If you’re holding short in Seattle or flying through the Pacific Northwest or Alaska then you may see this Alaska Airlines Boeing 737-800. It has even been spotted as far south as Hawaii. “Starliner 75” was unveiled in 2007 to celebrate Alaska Airlines’ 75th anniversary. It’s vintage paint job is from the 1940’s and the aircraft made its inaugural flight was from Seattle to Anchorage.
The design for “Starliner 75” was selected by the Alaska Airlines employees by popular vote from a listing of four other historical liveries. These included the 1950s Blue Thunderbird, early 1960s Red Thunderbird & late 1960s Golden Nugget designs.
A good vintage
The livery was orginally introduced in 1945 when Alaska Star Airlines changed its name to Alaska Airlines. The 2007 paint job features an original Alaska Airlines logo, map of Alaska with the North Star, 75th anniversary logo on the tail, 1940s Boeing logo – near nose, and blue star prominently displayed on her nose.

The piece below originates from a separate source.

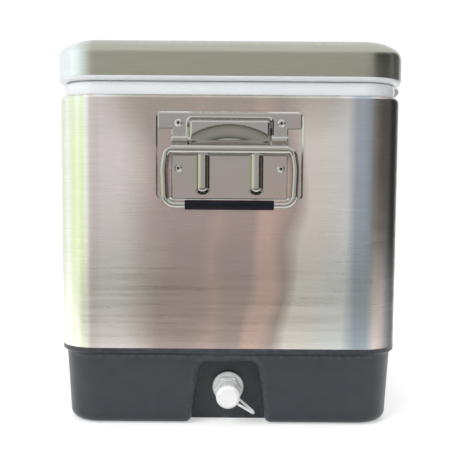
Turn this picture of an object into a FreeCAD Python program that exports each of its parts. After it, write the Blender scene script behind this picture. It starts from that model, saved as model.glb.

Aviation Pioneers on America’s Last Frontier
Alaska Airlines grew from a single aircraft operation in 1932 originally providing charter service between Anchorage and Bristol Bay known as Mc Gee Airways. This operation was one of the first commercial outfits to make use of 2-way radios to monitor weather conditions and optimize loads. In 1935 the two bush operators Star Air Service and Mc Gee Airways merged and took the name Star Air Lines. After the merger the aircraft all started sporting a bright white star on the fuselage. The airline would later beat out a competitor by name of Art Woodley over a matter of $15 to claim the name Alaska Airlines. Woodley’s attorney neglected to include a check to cover the $15 filing fee and the rest is now history. Star Air Service incorporated under the name Alaska Airlines in 1944.
Alaska Airlines has grown from a single aircraft operation in 1932 to be the fifth largest U.S. carrier, serving 118 destinations. They recently acquired Virgin America.